Beyond Coal: Imagining Appalachia’s Future - pgrote
http://www.nytimes.com/2016/08/18/us/beyond-coal-imagining-appalachias-future.html
======
niftich
Though farming, including farming partially on reclaimed land, receives a
cursory mention in the article, generally most of Appalachia is understood to
be a poor fit for farming as the topography is rough, the soils are poor, and
the narrow river valleys are where all of the population and transportation
routes concentrate.

One solution is that after the (controversial, but still commonplace) practice
of mountaintop removal surface mining, you restore land in such a way to
enable flat-surface or terraced farming, instead of just planting it with
fast-growing pine forest and/or grass as it's usually done. This is obviously
a transformative process with non-negligible environmental impacts, but it
would increase economic throughput.

Historically in Europe, and early colonial America, ridgelines were favored as
transportation routes because river fordings could be avoided.
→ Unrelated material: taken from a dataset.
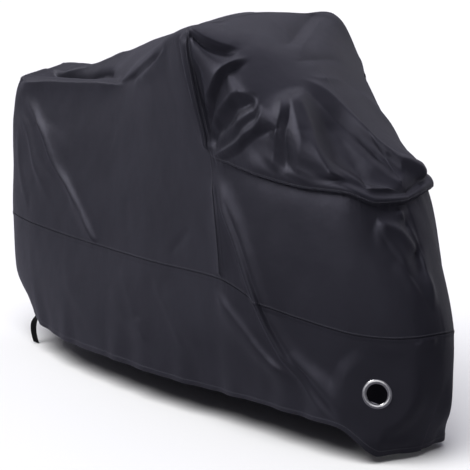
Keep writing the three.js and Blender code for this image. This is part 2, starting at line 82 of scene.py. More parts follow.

This wasn't the
case deep in the Cumberland Plateau because the terrain was too rugged, but
nowadays ridgelines show good potential for highway and other flatland
construction like the King Coal Highway [1][2] and associated developments
[3].

[1] [http://www.mcra-
wv.org/assets/images/sliders/_Resized/king-c...](http://www.mcra-
wv.org/assets/images/sliders/_Resized/king-coal-highway-web.jpg)

[2]
[http://www.wvkingcoal.com/images/maplg.gif](http://www.wvkingcoal.com/images/maplg.gif)

[3]
[http://www.wvkingcoal.com/images/11082010/2010-11-09_12.JPG](http://www.wvkingcoal.com/images/11082010/2010-11-09_12.JPG)